Since the form is not Chinese but the techniques are...
Perhaps we should try to look for arts that do the same techniques in a similar manner.

Hence... a resemblance search.

In year 1756, Kusanku came to Okinawa,  along about then with the Ming settlement of "36 Chinese families" in the village of Kanemura near the city of Naha.

There is no doubt that the root CMA has been obscured by the passage of time.


----------



## elder999 (Nov 19, 2015)

TSDTexan said:


> W
> 
> There is no doubt that the root CMA has been obscured by the passage of time.



It might be White Crane, but most of  the kata  that's called "White Crane" in Okinawa bears little or no resemblance to  White Crane gung fu forms-with the exception, of course, of _sanchin_, which clearly originated in White Crane's _zhan jian_...otherwise, what we have are techniques. The only discernible, distinctive ones within _kushanku/kanku_ are likely from White Crane-no particular routine, like _zhan jian_, but  techniques that Sakukawa put together.


----------



## TimoS (Nov 19, 2015)

Tez3 said:


> It doesn't resemble the Kushanku I know from my karate.

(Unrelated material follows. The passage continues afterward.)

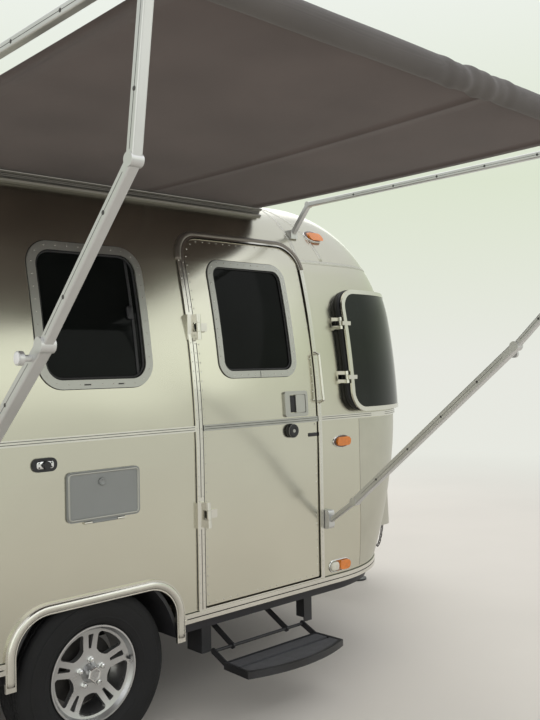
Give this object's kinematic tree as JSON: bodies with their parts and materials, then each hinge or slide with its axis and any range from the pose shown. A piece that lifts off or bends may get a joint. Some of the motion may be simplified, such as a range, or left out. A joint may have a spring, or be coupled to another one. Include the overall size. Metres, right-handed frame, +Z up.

Interesting. In the video Zenpo Shimabukuro sensei is performing the kata that is also known as Chatan Yara Kusanku the way it's done in Shorin ryu Seibukan and while there are some differences to the way Kusanku kata is performed in Wado ryu, the moves are mostly the same as in the video. The stances, and the way the hips are used, are very different, but not, IMHO, so much the moves.


----------



## TimoS (Nov 19, 2015)

TSDTexan said:


> Sakugawa passed the kata to Soken "Bushi" Matusmura, who in turn passed it to Chotoku Kyan (among many), from whom it was taught to Tatsuo Shimabuku. This OP video is Kyan lineage.


There are a couple of problems in this: first, Kyan didn't learn this kata from Bushi Matsumura. He learned it from Yara pechin. Second, we don't really know for certain what Sakugawa taught, or even who he was (I mean, it could be that he never existed. Unlikely, sure, but I don't think there's any real proof). And for sure nobody knows who really taught him. The stories of Kusanku, Chinto etc. might be just that, stories. Oral tradition isn't the most reliable, after all.
Here's some info we have on Yara pechin (I'm translating this from a booklet we in Seibukan Finland have published for our trainees). This section deals with the known teachers of Kyan Chotoku

"Yara pechin

His next teacher was Yara sensei, who lived close to Kyan sensei in Chatan. He taught Kyan the difficult, yet beautiful kata Kusanku. Yara is said to have been about the same age as Matsumura sensei. This claim doesn't however make sense when compared to another claim that says Kyan learned the kata when he was over 50. The claim would make Yara over 100 years old. According to historians there was another Yara in Chatan, who lived during another century. This means that he couldn't have been teaching Kyan sensei, but he may have taught the relatives of the Yara who taught Kyan"


----------



## Tez3 (Nov 19, 2015)

TimoS said:


> Interesting. In the video Zenpo Shimabukuro sensei is performing the kata that is also known as Chatan Yara Kusanku the way it's done in Shorin ryu Seibukan and while there are some differences to the way Kusanku kata is performed in Wado ryu, the moves are mostly the same as in the video. The stances, and the way the hips are used, are very different, but not, IMHO, so much the moves.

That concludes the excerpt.